Pour le soin des patients, le centre dispose d’un médecin psychiatre, un généraliste, 2 psychologues cliniciens, un psychologue éducatif et d’un psychologue pédagogique.
Cet hôpital de santé mentale, est une institution communautaire. Elle ne reçoit, pour l’ instant, aucun support financier et/ou technique de l’international. Son fonctionnement est en fait basé sur une initiative citoyenne.
Pour avoir accès à ses services, il faut débourser un frais de 2000 gourdes lors de la première consultation. Ce frais diminuera au cours des rendez-vous.
Guesly Michel, psychologue, responsable en chef du Centre, nous a fait savoir que cette institution est unique en son genre, dans le pays.
Le psychologue spécialisé en santé communautaire se débat jour et nuit pour que la santé mentale soit accessible à tout le monde, riche ou pauvre.
Par ailleurs, Guesly Michel dit déplorer que la santé mentale qui est un véritable problème de santé publique dans le pays, soit reléguée en arrière plan, dans les politiques publique de santé en Haïti. «La majorité des gens qui nous consultent souffrent de dépressions nerveuses et de traumatismes psychiques. Viennent en deuxième position, les troubles bipolaires, ensuite l’épilepsie qui est à la fois une maladie physique et mentale » a-t-il souligné.

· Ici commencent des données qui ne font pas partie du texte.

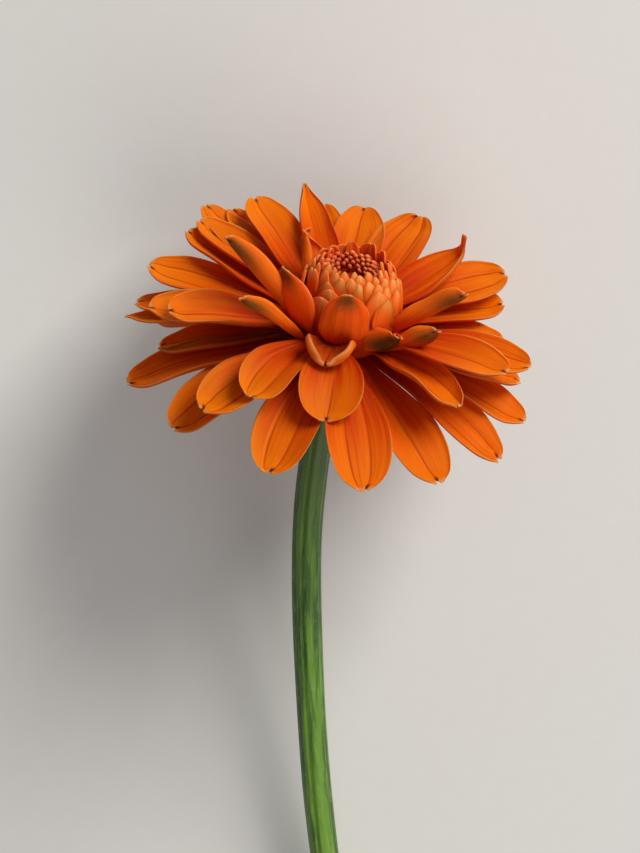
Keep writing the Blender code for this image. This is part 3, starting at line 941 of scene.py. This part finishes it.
def petal_skin(name, claw, blade, tip, reverse, patch, patch_share, patch_along=(0.45, 0.85)):
    """Fresh petal tissue: thin, soft and let through by light, so that it glows.

    Tiny domed cells make it velvety, with no clear highlight.  Fine veins run
    along it, its rim is painted pale as a highlight and the very end is scorched
    brown.  The back is duller, with a patch that differs from one kind of petal to
    another.  The colours are those of the claw, the blade, the tip, the back and its
    patch; the claw's deep red is partly the petal's own and partly painted shade.
    """
    skin = new_material(name)
    along, across, own, underside, own_patch, notch = [
        node(skin, "ShaderNodeAttribute", {"attribute_name": mark}, "Fac")
        for mark in ("along", "across", "own", "underside", "patch", "notch")
    ]
    sides = node(skin, "ShaderNodeMath", {"operation": "ABSOLUTE", 0: across})
    shift = node(skin, "ShaderNodeMath", {"operation": "MULTIPLY", 0: own, 1: RAY_PATTERN_SHIFT})
    place = node(skin, "ShaderNodeCombineXYZ", {"X": across, "Y": along, "Z": shift})
    patterns = []
    for wide, long, detail, roughness in (RAY_VEINS, RAY_STREAKS, RAY_LINES):
        scale = (RAY_MEAN_WIDTH / 2 / wide, RAY_MEAN_LENGTH / long, 1.0)
        patterns.append(drawn_out(skin, place, scale, detail, roughness))
    veins, streaks, lines = patterns
    spot = node(skin, "ShaderNodeTexCoord", {}, "Object")
    cells = node(skin, "ShaderNodeTexNoise", {"Vector": spot, "Scale": CELLS_PER_MM / MM, "Detail": 1.0})
    on_blade = (along, 0.06, 0.70, 1.0)
    toward_tip = (along, 0.45, 1.0, 1.0)
    on_veins = (veins, 0.48, 0.74, 0.6)
    painted_groove_shade = (off_groove(skin), 0.065, 0.0, 1.0)

    # The claw's deep red, on both faces, is partly the petal's own colour and partly painted shade where the
    # rays crowd at their base
    upper = overlay(skin, linear(claw), blade, on_blade)
    upper = overlay(skin, upper, tip, toward_tip)
    upper = overlay(skin, upper, tip, (streaks, 0.44, 0.66, 0.55), on_blade)
    upper = overlay(skin, upper, "#dcaa98", on_veins, way="MULTIPLY")
    upper = overlay(skin, upper, tip, (lines, 0.48, 0.74, 0.30))
    # Painted shade in the grooves, along the middle of the blade
    upper = overlay(skin, upper, "#c07450", painted_groove_shade, (along, 0.30, 0.85, 0.8), way="MULTIPLY")
    upper = overlay(skin, upper, "#ecd0c8", (own, 0.1, 1.0, 0.5), way="MULTIPLY")

    # The back of the petal
    strength = node(skin, "ShaderNodeMath", {"operation": "MULTIPLY", 0: own_patch, 1: patch_share})
    back = overlay(skin, linear(claw), reverse, on_blade)
    back = overlay(skin, back, patch, (sides, 0.95, 0.25, 1.0), (along, *patch_along, strength))
    back = overlay(skin, back, "#d98a50", (cells, 0.52, 0.75, 0.25))
    back = overlay(skin, back, "#dcb4a4", on_veins, way="MULTIPLY")

    tone = node(skin, "ShaderNodeMix", {
        "data_type": "RGBA",
        MIX_SHARE: cover(skin, (underside, 0.45, 0.60, 1.0)),
        MIX_UNDER: upper,
        MIX_OVER: back,
    }, MIX_RESULT)
    # The pale rim along the sides toward the tip and at the end is a painted highlight on the thin edge
    rim = node(skin, "ShaderNodeMath", {
        "operation": "MAXIMUM",
        0: cover(skin, (sides, 0.92, 1.0, 0.55), toward_tip),
        1: cover(skin, (along, 0.97, 1.0, 0.7)),
    })
    tone = node(skin, "ShaderNodeMix", {
        "data_type": "RGBA", MIX_SHARE: rim, MIX_UNDER: tone, MIX_OVER: linear("#f0a868"),
    }, MIX_RESULT)
    aside = node(skin, "ShaderNodeMath", {"operation": "SUBTRACT", 0: across, 1: notch})
    off_notch = node(skin, "ShaderNodeMath", {"operation": "ABSOLUTE", 0: aside})
    tone = overlay(skin, tone, "#4a1c0a", (along, 0.95, 0.985, 1.0), (off_notch, 0.24, 0.08, 1.0))

    ribs = node(skin, "ShaderNodeBump", {"Height": veins, "Strength": 0.5, "Distance": 0.25 * MM})
    velvet = node(skin, "ShaderNodeBump", {
        "Height": cells, "Strength": 0.25, "Distance": 0.08 * MM, "Normal": ribs,
    })
    shader = node(skin, "ShaderNodeBsdfPrincipled", {
        "Base Color": tone,
        "Roughness": 0.55,
        "IOR": 1.40,
        "Specular IOR Level": 0.10,
        "Subsurface Weight": 0.50,
        "Subsurface Radius": (1.0, 0.22, 0.05),
        "Subsurface Scale": 1.6 * MM,
        "Sheen Weight": 0.02,
        "Sheen Roughness": 0.4,
        "Sheen Tint": linear("#ff9a50"),
        "Normal": velvet,
    })
    node(skin, "ShaderNodeOutputMaterial", {"Surface": shader})
    return skin


# The open rays' dark claw colour is partly painted shade at their base
open_petal = petal_skin("open_petal_tissue", "#a01402", "#d84800", "#f47c04", "#c85a12", "#a8703a", 0.35)
resting = [resting_ray(azimuth) for azimuth in RESTING_AZIMUTHS]
outer_rays = join_sheets("outer_rays", ray_sheets(OUTER_RAYS) + ray_sheets(resting, hook=0.0), open_petal)
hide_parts("ray_florets")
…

Jean Joseph (nom d’emprunt) un proche d’un patient épileptique, nous confie tristement qu’il a failli tuer l’un de ses cousins, en croyant qu’il était à l’origine de la maladie de son père âgé de 65 ans. « Notre famille a cru que c’était un mauvais sort. Des charlatans nous ont même révélé que notre père souffre d’une maladie maléfique » se désole Jean Joseph.
Il avoue que c’est grâce aux ordonnances des médecins de ce Centre que son cousin puisse heureusement avoir la vie sauve aujourd’hui.
L’Organisation panaméricaine de la santé (OPS) conjointement avec l’Organisation mondiale de la santé (OMS) dans un rapport sur la culture de la maladie mentale en Haïti déclare ne disposer pas de données fiables sur la prévalence des problèmes de santé mentale en Haïti. La répartition des diagnostics observés dans un hôpital psychiatrique a été estimée de la manière suivante : schizophrénie (50 %), trouble bipolaire avec manies (30 %), autres psychoses (15 %) et épilepsie (5 %).
Aussi, face à la sous-estimation de la population du tabou, de la peur, l’État haïtien ne devrait-il pas s’impliquer davantage en vue de dopter le pays d’une politique publique de santé mentale ?
Les troubles mentaux ou psychiques sont la principale cause de maladies non mortelles dans le monde. Ils représentent globalement 23% des causes de handicap devant les troubles musculosquelettiques : 21,3 %. Ces chiffres viennent de « Global burden of disease study », parut le 29 août 2013 dans les colonnes du journal médical britannique The Lancet.